Alison Vaughn is known for her work with Jacket for Jobs (JFJ) here in Detroit. It provides professional clothing, skills training and workplace etiquette preparation through Michigan Works for those looking for employment. Later this month, she is headed to the Middle East to represent the U.S. at the 10th World Islamic Economic Forum.
So, you might be thinking … just how does a local entrepreneur end up heading to Dubai to speak and sit on a panel with 17 leaders from around the world? This is even more interesting considering the topic, the “Rise of Women Entrepreneurs.” When we as typical Americans think of the Middle East and what we have heard and seen, the concept of female entrepreneurs might not be top of mind. But, when the forum begins later this month, Vaughn will be front and center as a panelist and presenter on a very visible and high-profile stage.
While she has enjoyed a great amount of success locally with JFJ, this honor came as a surprise to her. Speakers include bank presidents, CEOs, international journalists and other leaders. She was initially contacted earlier this year by event organizers and asked to be a featured participant.
“I recently appeared in Forbes Magazine as one of the Goldman Sachs scholars,” she said. “I think this may be where they heard of me and what I’m doing in Detroit.”
No stranger to the limelight, JFJ has been profiled on ABC’s The View, NBC’s Today Show and Oprah Winfrey’s O Magazine. So, it’s really no surprise she would catch the eye of business leaders in another part of the world.
A former flight attendant for United Airlines, Vaughn has grown Jacket for Jobs into a real change agent for metro Detroit job seekers. Since March 2000, she says her organization has helped train and outfit more than 16,000 people. Of those helped, about 72% end up finding employment.
Now she has the opportunity to showcase JFJ, the city of Detroit and the growth taking place in our region. All eyes seem to be on Detroit and this puts us in a positive light on a global scale. The forum, which runs October 28 through the 30, is a big deal for the Islamic business world.

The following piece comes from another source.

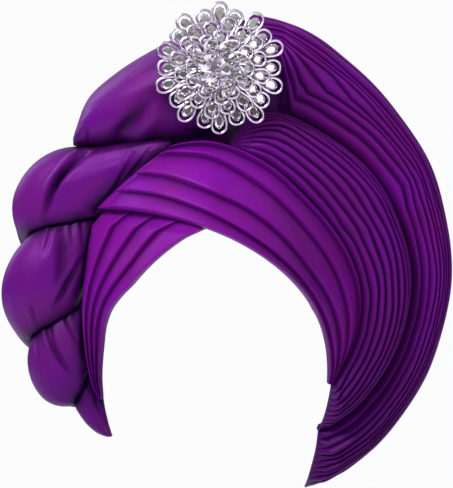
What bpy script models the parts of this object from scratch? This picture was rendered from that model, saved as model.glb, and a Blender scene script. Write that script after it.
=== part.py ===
# Tied head wrap of stiff satin, as worn: a close cap, two crossing pleated brow bands, a large pleated
# fan on one side, a padded roll over the top that goes down into a twist on the other side, and a
# domed brooch of open loops and clear stones pinned to the roll.
# Metres, +Z up, -Y to the front. The origin is the inside of the cap's crown, where the head's top sits.

import math
from collections import namedtuple

import bmesh
import bpy
import numpy as np
from mathutils import Matrix

# Driving dimensions
HEAD_WIDTH = 0.150
HEAD_DEPTH = 0.196
CROWN_HEIGHT = 0.100
BROW_DROP = 0.075
CAP_WALL = 0.002
CLOTH = 0.0024
BAND_FOLD = 0.0022
BAND_BOW = 0.004
FAN_REACH = 0.175
FAN_POLE_DROP = 0.1125
FAN_BULGE = 0.008
FAN_VALLEY = 0.007
FAN_ROLL = 0.012
FAN_INNER_PLEATS = 8
FAN_OUTER_PLEATS = 10
PLEAT_RATIO = 0.45
TWIST_RADIUS = 0.034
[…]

Although she is not a Muslim (she is a Christian), Vaughn is mindful of protocol as she heads to this area of the world. JFJ advises job seekers on appropriate professional wear for the workplace. Now, she is taking great care to make sure what she wears “gets the job done” and doesn’t distract from what she wants to communicate.
“I really want to make sure to dot all of the “I’s” and cross all of the “T’s” in representing America and women entrepreneurs,” Vaughn said. “I’ve spent a lot of time preparing and want to be appropriate for where I am going.” Getting ready, she got a little help from several merchants in Dearborn to pick out traditional dress for the occasion.
One of the other big questions is, “What about safety?” I asked if she has concerns, traveling to an area of the world that has experienced its share of turmoil and unrest.
“I am aware of what is going in the nearby region, but I’m not concerned,” she said.
Making an appearance at the global forum may open up doors to expand even beyond what she has on the drawing board.
She has plans to expand into other cities across the state and to areas where large groups of underserved people need help across the country. Expansion to Flint in 2015 and then Saginaw and Benton Harbor after that are in line in the not-so-distant future.
“I have a pretty aggressive vision for growth,” she said. “That is one of the benefits I took out of participating in the Goldman Sachs 10K Business Program … planning and execution for a big future.”
JFJ recently moved its flagship support location from downtown to Northwest Detroit on West Outer Drive near the Southfield Freeway. The new space looks like a typical retail outlet, full of suits, shoes and accessories. But it is so much more. It gives folks everything they need from head to toe to make a good impression in an interview.
Clothier T.J. Maxx has been a huge supporter of JFJ since 2007. Along with help from Men’s Warehouse and in-kind support from other companies and individuals, the organization has been able to sustain and grow its reach.
“We get the majority of our funding from the Detroit Employment Solutions Corporation, through the U.S. Department of Labor,” Vaughn said. “Since the need is so great for the unemployed, we are always looking for more volunteers, support and in-kind help from the community and corporate partners.”
In addition to their Northwest Detroit location, JFJ also has an office at Detroit Community High School. Students can go to the JFJ clothes closet, learn about etiquette and even get a free prom dress in the spring, thanks to donations.